In that judgement, Blue Skye Communications and Desmond Morgan, a former Chairman of the National Commercial Bank (NCB), were ordered to pay the NCB EC$2.25 million for loans and overdraft faciliites which were deemed delinquent and had been classified as non-performing.

Eustace said that many individuals who are customers of the NCB, who owed far less money, have had their property taken away.

“We cannot continue to condone that type of activity. All of our people must be treated with equality…. In our society, if it is based on equality and fair play, we shouldn’t have these types of exceptions which we now see. It just is not right. It is not tenable, and it must change,” he said.

“It is not right and I think the Attorney General must step down from her post, and so should her husband. It is not sending the right signal to the people of this country, and for a government which boasts of transparency and good governance, they should ensure that it happens,” he said.

However, the Attorney General has strongly refuted the Leader of the Opposition’s claims.

“My entire salary goes to the NCB bank,” Jones-Morgan told Searchlight when contacted. “And this has been the case since 2006,” she added.

She disclosed that the mortgage on her family home was a separate facility to those against which the judgement was received by the NCB in May 2010.

“I don’t get my salary until the bank takes out the mortgage,” she revealed, and added that the mortgage at the NCB for her family home was in “good and proper standing.”

Jones-Morgan’s claims are supported by Prime Minister Dr Ralph Gonsalves who at a press conference yesterday said that when he had heard claims that the Attorney General and her husband “haven’t paid one cent on the mortgage for the house and she should resign,” he asked the Attorney General if he could enquire about her state of affairs at the bank and speak on it.

Gonsalves said that his investigations revealed that Jones-Morgan has been signatory to a mortgage on her house since October 2006, for which she pays $5,580 every month, and has not failed to pay once.

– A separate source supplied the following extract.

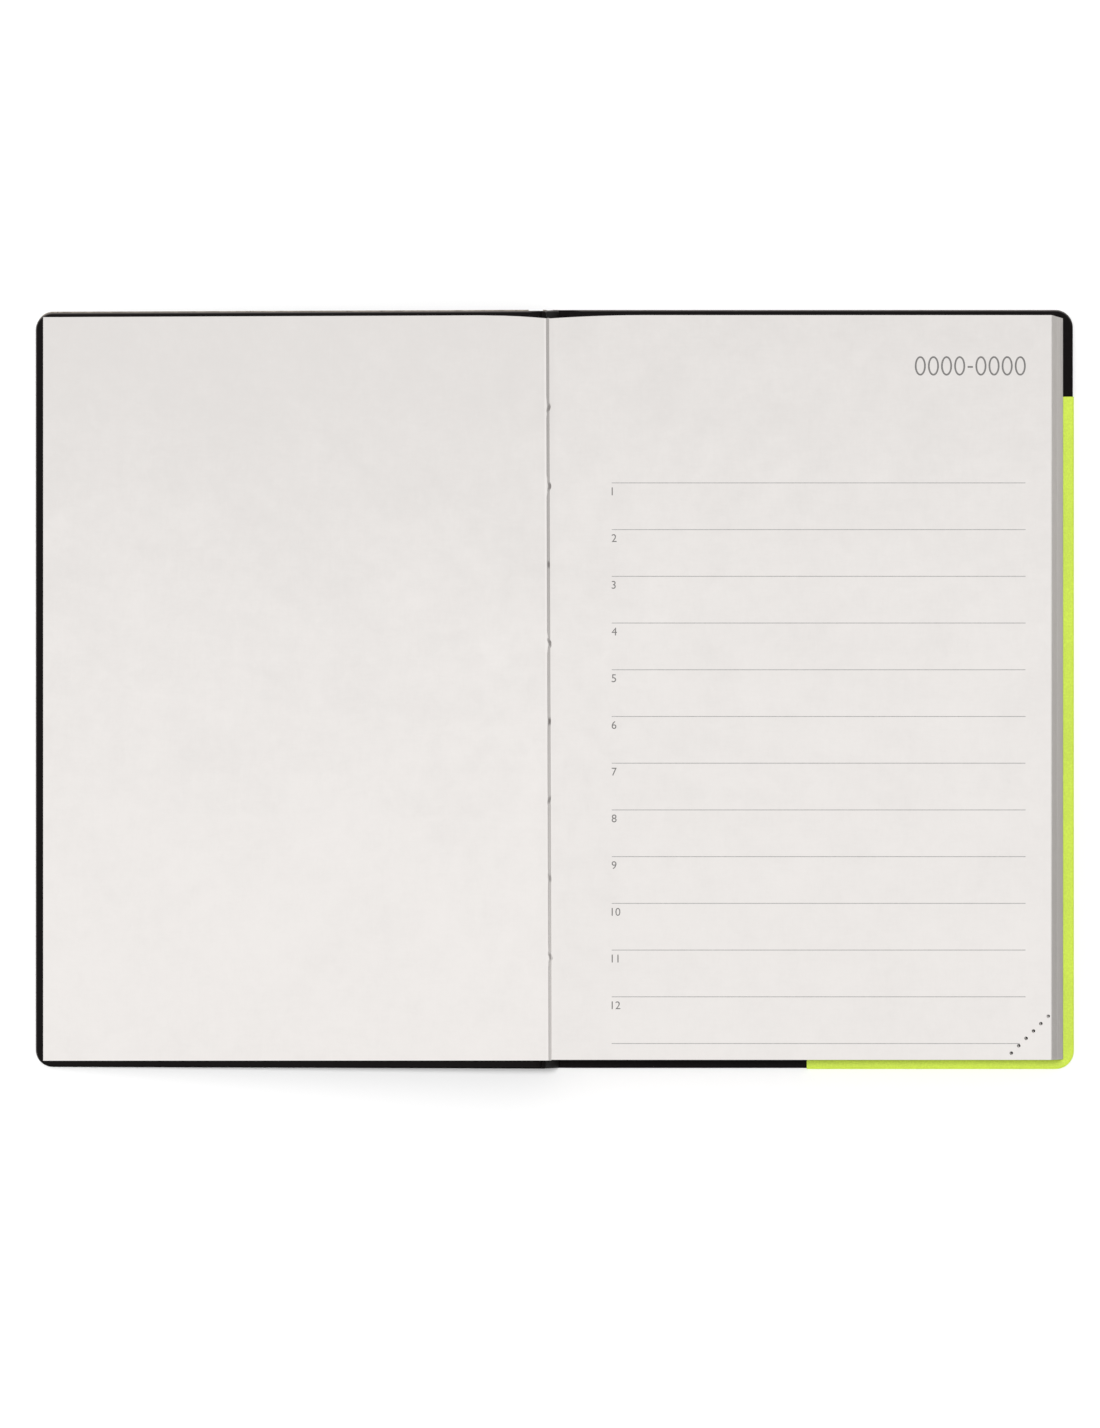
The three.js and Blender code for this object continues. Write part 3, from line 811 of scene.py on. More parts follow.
def signature_sheets(paper, name, index, dice):
    """The nested sheets of one signature. The first one lacks its top leaf, the title leaf."""
    nodes = [name] + ([f"{name}_fold"] if index < TURNING_SIGNATURES else [])
    top = PAGE_TOP - max(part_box(node)[1].z for node in nodes)
    bottom = PAGE_TOP - min(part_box(node)[0].z for node in nodes)
    leaves = LEAVES_IN_SIGNATURE - (1 if index == 0 else 0)
    pitch = (bottom - top) / leaves
    thickness = pitch * paper.leaf_fill
    drift = dice.uniform(-1, 1) * paper.trim_scatter
    trims = [drift + dice.uniform(-1, 1) * paper.trim_scatter for _ in range(leaves)]
    turning = index < TURNING_SIGNATURES
    slip = dice.uniform(-1, 1) * paper.hole_slip if index else 0.0
    fold_start = GUTTER_GAP + (GROOVE_CLEARANCE if index == 0 else 0.0)
    sheets = []
    last = leaves - 1
    if leaves % 2:
        depths = (0, top + (last + 0.5) * pitch)
        sheets += folded_sheet(
            paper, False, True, depths, thickness, turning, (0, trims[last]), slip, 1, fold_start)
        last -= 1
    pairs = (last + 1) // 2
    for nest in range(pairs):
        lower_leaf = last - nest
        depths = (top + (nest + 0.5) * pitch, top + (lower_leaf + 0.5) * pitch)
        trim = (trims[nest], trims[lower_leaf])
        share = 1 - nest / (pairs + 1)
        sheets += folded_sheet(
            paper, True, True, depths, thickness, turning, trim, slip, share, fold_start)
    return sheets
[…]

“The mortgage of the properties include the house, with technically, a second mortgage with the company, but other pieces of land. And the bank has made it plain that if you excise the house…that the land which remains is adequate to cover the indebtedness,” said Gonsalves.

The Prime Minister said he wants to find out what has the Attorney General done wrong since she has paid her mortgage every month.

“Why must I ask her to resign,” asked Gonsalves.

Desmond Morgan was appointed Chairman of the Bridges, Roads and General Services Authority (BRAGSA), shortly after he was replaced as Chairman of the National Commercial Bank in December 2008. Eustace also called for Morgan’s resignation from BRAGSA.